C’est bien ce qui s’est passé dernièrement au Togo où la Conférence Episcopale à élevé la voix à deux reprises : la première fois le 26 mai 2025, pour rappeler qu’une « Nation ne se bâtit pas durablement sur le silence imposé, sur la peur suscitée et entretenue, sur le mépris de la voix de son Peuple ou encore sur un entêtement à faire croire au Peuple, le contraire du vrai »

Et une seconde fois, à la fin du mois de juin 2025, suite à la répression brutale des manifestations pour condamner « ces violences inacceptables et insoutenables… »

Cette parole de l’Eglise au Togo a confirmé l’image d’une institution qui prend ses responsabilités pour aller à la source des difficultés que vivent ses fidèles.  Dans ce cas, se passe alors ce que disait le philosophe et théologien congolais Ka Mana : « Tout s’est passé comme si c’est dans la laïcisation du christianisme, c’est-à-dire l’intégration des enjeux sociopolitiques, socioéconomiques et socioculturels dans la dynamique de la foi, que l’Eglise a pris une véritable figure prophétique pour changer l’Afrique, dans une force qui ne se limite pas aux dimensions religieuse, sacrale et liturgique de la foi chrétienne. »

Et c’est dans ce sens que Rome devrait la soutenir :  les fidèles africains ont besoin de se faire entendre, pour que certaines situations sociopolitiques inacceptables soient dénoncées. Comme l’a fait le à ce sujet au sein de l’Église catholique Pape François qui en janvier 2023 a osé dire aux Occidentaux :  “Retirez vos mains de l’Afrique ! Cessez d’étouffer l’Afrique : elle n’est pas une mine à exploiter ni une terre à dévaliser“. 

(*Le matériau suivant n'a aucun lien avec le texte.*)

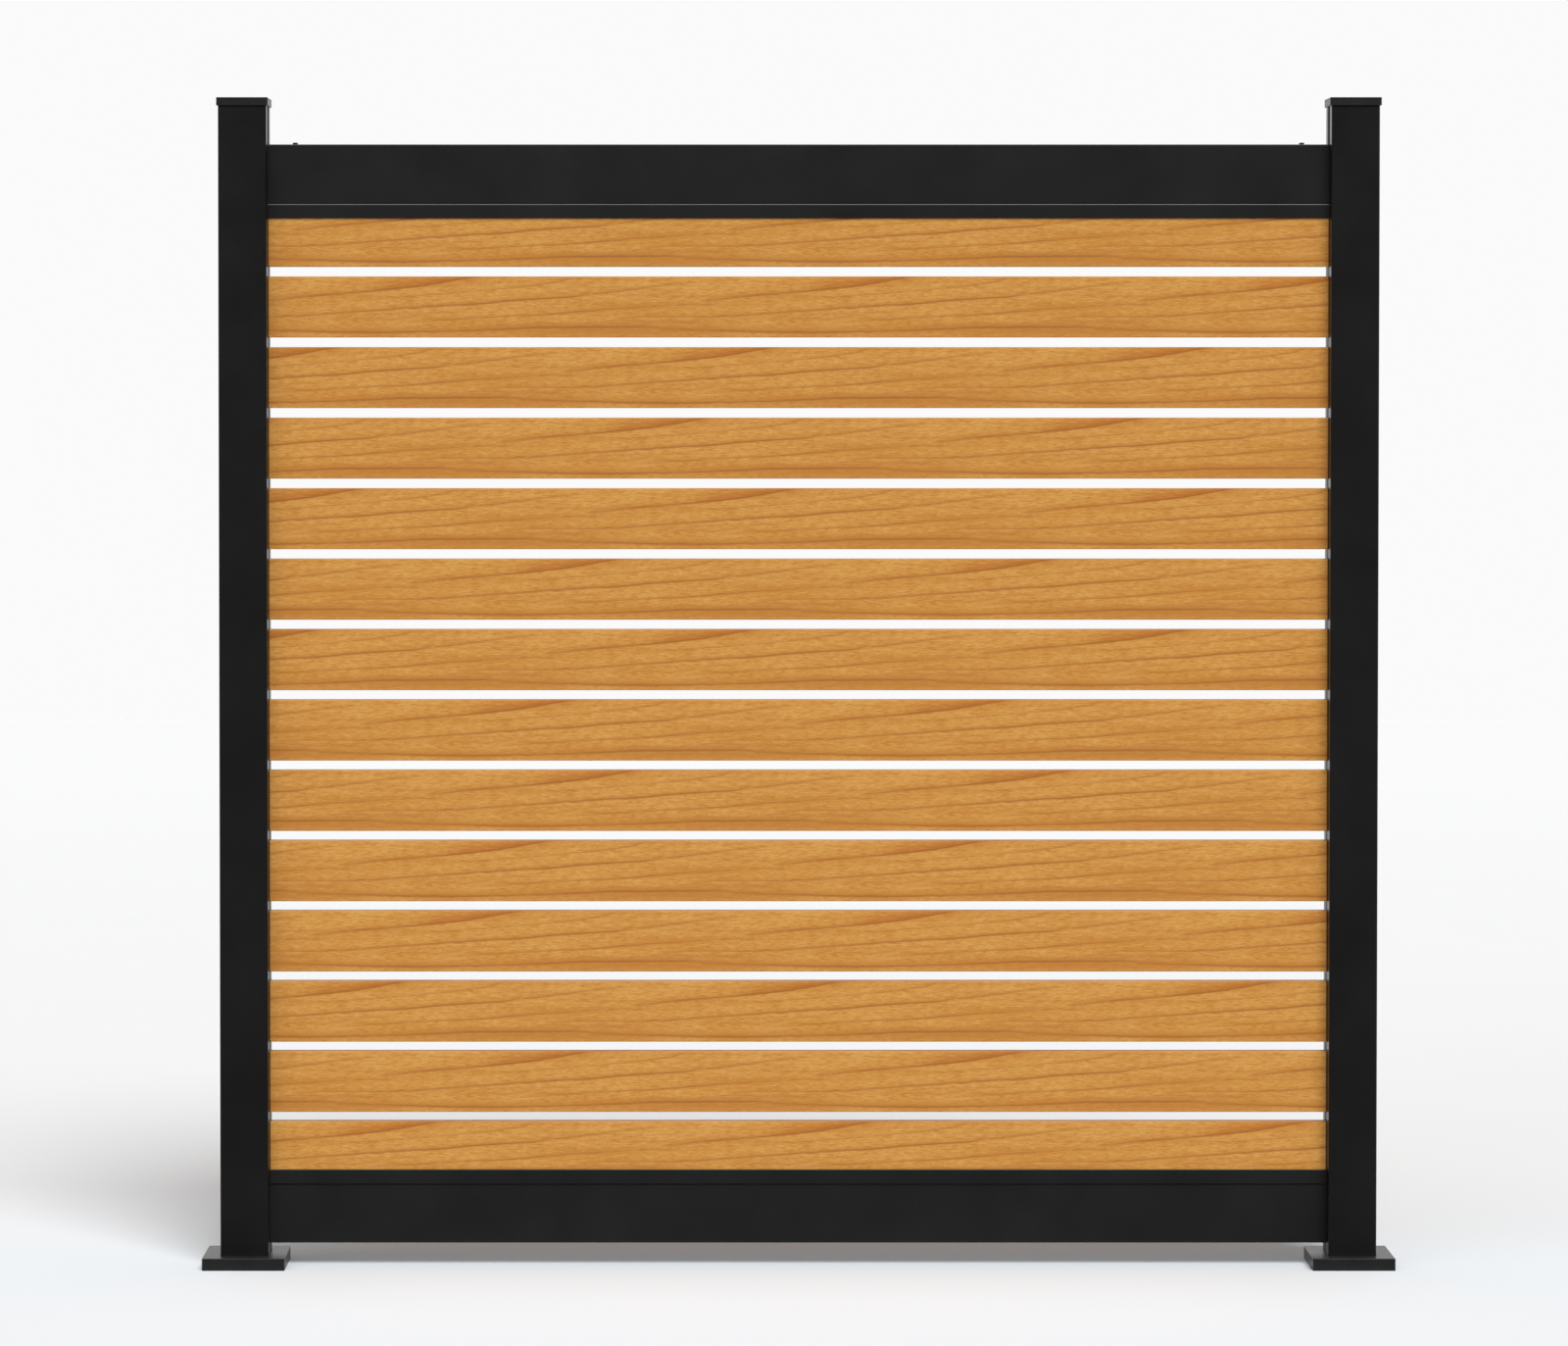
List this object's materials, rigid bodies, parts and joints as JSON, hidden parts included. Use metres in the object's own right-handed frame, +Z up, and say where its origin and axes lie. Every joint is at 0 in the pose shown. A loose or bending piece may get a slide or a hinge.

Alors l’urgence n’est pas seulement lutter pour que l’Afrique soit moins pauvre, pour que ses jeunes n’aillent pas perdre leur vie dans les mers, confortant en cela la seule image d’un continent à problèmes. Ce qui impératif c’est se battre pour qu’apparaisse enfin, au-delà de la misère, les richesses que l’Afrique peut apporter à l’Eglise universelle, par exemple ce sens de la fraternité dont il était question plus haut.